The First Amendment Rights of Corporations

Several amici supporting the reversal of this precedent base their briefs on the argument that corporations, like individuals, have First Amendment rights in the political process and that any restriction on their ability to finance political advertisements constitutes a violation of the right to speak.  The ACLU, the NRA and the US Chamber of Commerce all argued that the regulation of corporate political ads fall within the protections of the First Amendment. 

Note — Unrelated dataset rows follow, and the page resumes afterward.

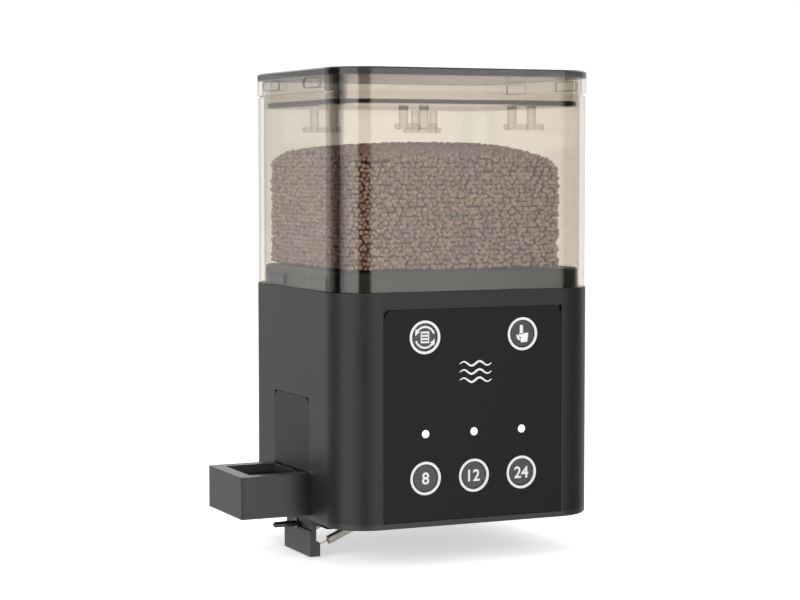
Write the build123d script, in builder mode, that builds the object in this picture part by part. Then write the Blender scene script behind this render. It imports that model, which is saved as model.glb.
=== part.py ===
from build123d import *
from math import acos, copysign, cos, pi, radians, sin, sqrt, tan
import os

os.makedirs("parts", exist_ok=True)

# Automatic fish feeder.  X runs to the right, Y to the back and Z up.
# The origin is the middle of the rest pad's underside.  Millimetres.

# --- driving dimensions ---------------------------------------------------
body_w, body_d, body_h = 95.4, 86.0, 150.0
corner_r = 14.3
half_w, half_d = body_w / 2, body_d / 2
base_bottom, base_top = 0.0, 1.9
case_top = 77.1
case_wall = 2.4
wall_in = half_w - case_wall          # inner face of the side walls
front_in = half_d - case_wall         # inner face of the front and back walls
fit_gap = 0.15                        # gap round pieces that drop into a pocket
slide_gap = 0.1                       # gap round pieces that slide

ledge_t, ledge_w = 2.0, 3.0
deck_plate_t = 2.2
deck_inset, deck_top, deck_wall = 2.8, 83.6, 2.0

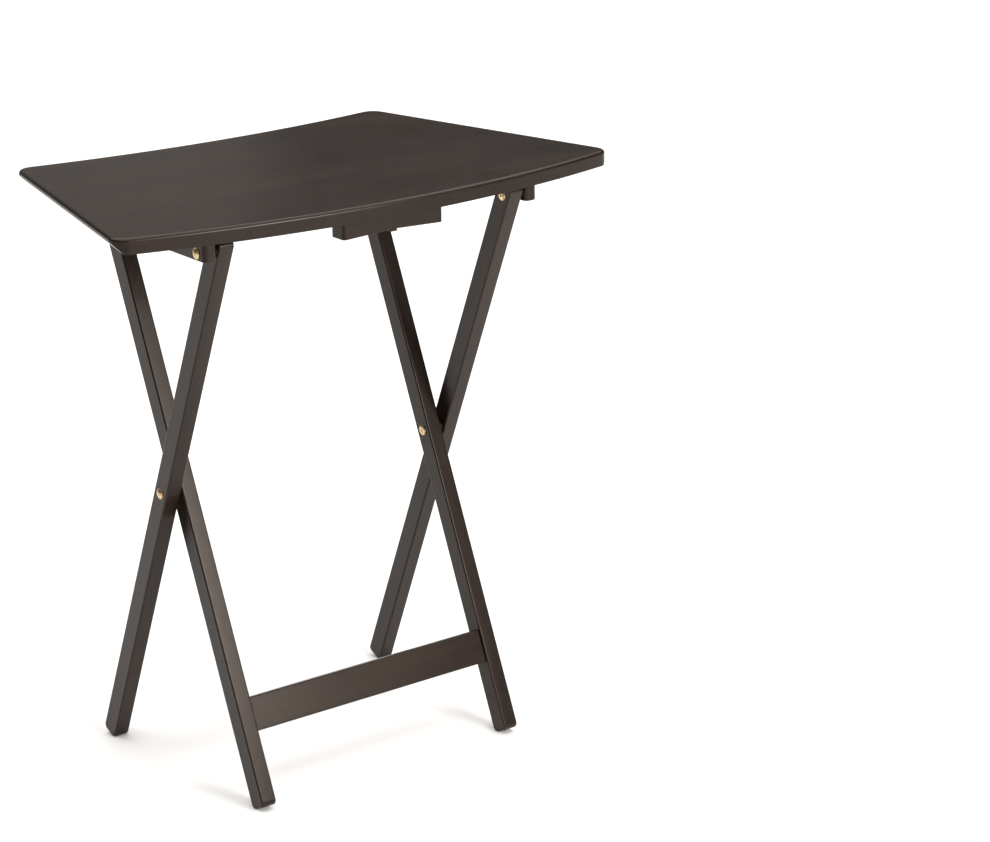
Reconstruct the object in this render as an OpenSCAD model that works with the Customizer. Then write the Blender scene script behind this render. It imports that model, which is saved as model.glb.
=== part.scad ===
// Folding tray table: a flared tray top on two crossed leg frames.
// The top hinges on the outer frame; the inner frame's upper bar sits in a catch under it.

/* [Tray top] */
// overall height of the table, floor to tray face
table_h = 660; // [600:1:720]
// width of the near edge between its square corners
near_w = 636; // [450:1:700]
// width of the far edge between its square corners
far_w = 475; // [350:1:600]
// depth of the straight sides, near corner to far corner
side_depth = 345; // [300:1:450]
// how far the near edge bows out
near_bow = 44; // [5:1:80]
// how far the far edge bows in
far_bow = 22; // [5:1:60]
// radius of the four corners
corner_r = 18; // [10:1:50]
// thickness of the tray board
top_t = 16.5; // [12:0.5:22]
// thickness left at the two sides, where the underside is bevelled away
side_rim = 5; // [3:0.5:12]
// distance from the near corners forward of the crossing pivot
near_reach = 141; // [110:1:180]

/* [Legs] */
// leg thickness, left to right
leg_w = 18.5; // [14:0.5:25]
// leg depth, front to back
leg_d = 23.5; // [18:0.5:35]
// crossing pivot to the foot end of every leg
leg_below = 356; // [280:1:380]
// crossing pivot to the upper end of every leg
leg_above = 336; // [280:1:380]
// lean of each frame from the upright
tilt = 23.1; // [20:0.1:32]
// rounding of the leg ends, seen from the side
end_r = 6; // [2:0.5:9]
// rounding of the long edges of legs and bars
edge_r = 2; // [1:0.5:4]
// centre of the inner legs from the middle of the table
inner_x = 165; // [120:1:200]
// space between neighbouring legs and rails
gap = 2.5; // [2:0.5:5]

/* [Bars between the inner legs] */
// bar thickness, front to back
bar_t = 16; // [12:0.5:20]
// height of the lower stretcher
stretcher_h = 38; // [20:1:50]
// crossing pivot down to the middle of the lower stretcher
stretcher_drop = 256; // [180:1:280]
// height of the upper bar
upper_bar_h = 24; // [15:1:35]
// upper end of the inner legs down to the top of the upper bar
upper_bar_inset = 8; // [0:1:20]
// diameter of the dowels
dowel_d = 8; // [6:1:10]

/* [Under the tray] */
// rail thickness
rail_t = 16; // [12:0.5:20]
// rail height
rail_h = 25; // [20:0.5:40]
// rail length, front to back
rail_l = 270; // [200:1:340]
// rail's near end forward of the upper pivot
rail_reach = 15; // [9:0.5:30]
// rounding of the rails' upright end edges
rail_end_r = 6; // [2:0.5:8]
// length of the front block and of the catch block
block_l = 127; // [80:1:160]
// depth of the front block
block_d = 24; // [15:1:40]
// height of the front block
block_h = 20; // [15:1:30]
// back face of the front block forward of the upper pivot
block_reach = 21.5; // [18:1:40]
// depth of the catch block
catch_d = 50; // [44:1:60]
// height of the catch block
catch_h = 22; // [18:1:30]
// width of the shallow notch in the front block
notch_w = 8; // [4:0.5:12]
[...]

Notably, the American Independent Business Alliance, a non-profit representing 15,000 independent businesses, and the League of Woman Voters both filed briefs arguing that the Constitution never contemplated First Amendment rights for corporations.  These briefs argue that the aim of all corporate activity is to secure financial returns, an interest that is contrary to the principles of democratic self governance.  Therefore, the First Amendment does not afford corporations the same protections afforded natural persons in the electoral context.